O jornal francês Le Monde está divulgando declarações de autoridades francesas e de outros países europeus, as quais denunciam que a invasão ao Mali está ligada aos interesses vitais da França e da poderosa empresa francesa de energia Areva sobre as ricas jazidas de urânio existentes, tanto no Mali, quanto no Niger, onde há alguns dias foi realizada uma “intervenção” de comandos franceses, com a missão de enfrentarem possíveis ataques.

Em outra reportagem, o Le Monde destaca, caracteristicamente, a avaliação de Stéfan Lhomme, diretor do Observatório Nuclear de Paris, segundo a qual “a invasão ao Mali objetiva garantir o abastecimento da França em urânio, ao longo de um deserto sem fim que estende-se do norte do Mali até o interior do Niger (com uma imaginária interrupção pelas fronteiras existentes apenas nos mapas).

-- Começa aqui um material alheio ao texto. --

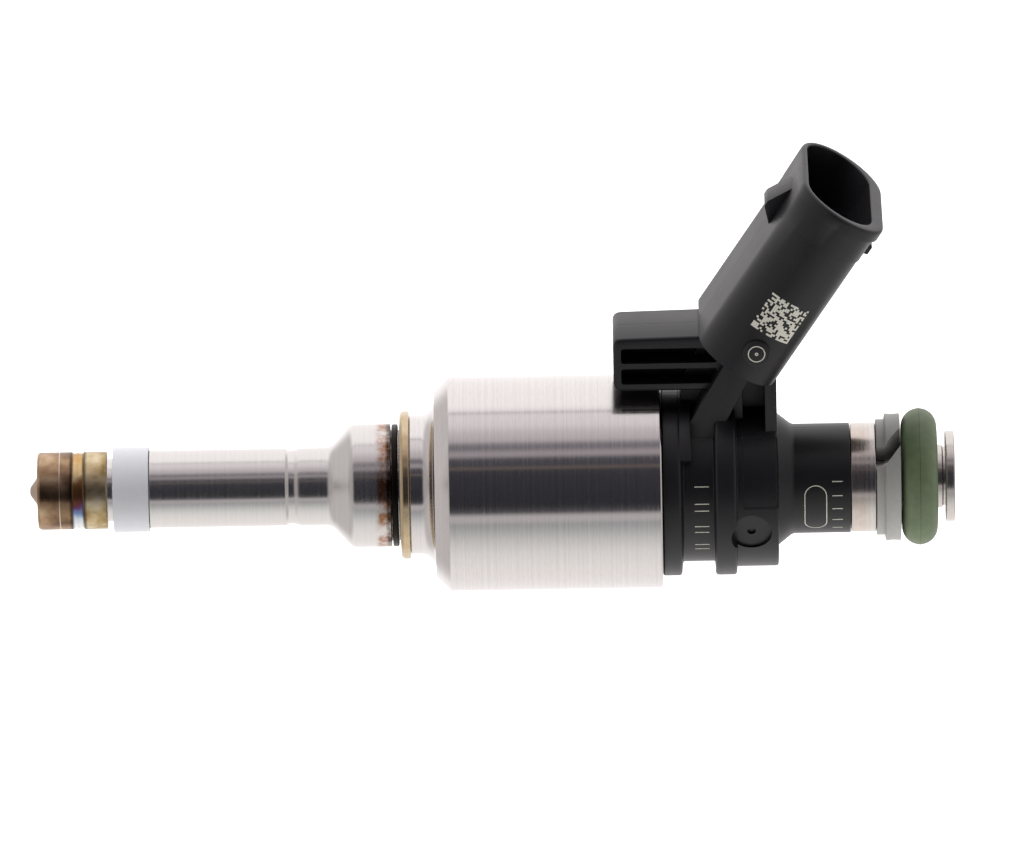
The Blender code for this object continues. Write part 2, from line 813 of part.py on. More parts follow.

A mesma reportagem publica avaliação de articulista do jornal argelino El Watan, explicando que “a invasão deve-se, por lado, à existência de ricas jazidas de urânio, situadas nas proximidades do Mali com o Niger (quarto maior produtor de urânio no mundo) e, por outro, aos planos de grandes potências para criação de uma nova rede de oleodutos e gasodutos na região de Sehel”.

Finalmente, reportagem com avaliações de especialistas divulgada pelo site de notícias Atlântico, revela que “a provável suspensão e fim da produção de urânio no Mali e Niger causaria a destruição da poderosa empresa francesa de energia Areva, a qual retira das jazidas dos dois países 30% do urânio destinado a manter funcionando as usinas nucleares da França”.

A evolução total da aventura francesa no Mali, assim como a participação de outras potências imperialistas ex e neocolonialistas em todo o Continente Negro evolui em nível de antagonismo, tanto para a gigantesca riqueza de recursos naturais, que poderá ser o “respiro” no capital – local e estrangeiro – neste período de profunda crise capitalista, quanto, também, por sua importância geoestratégica. Entretanto, desta queda de braço entre capitalistas sairão perdendo os povos, aqueles que continuam desdenhando o poder capitalista.

João Belisario

Africa News Agency/Sucursal da África Ocidental.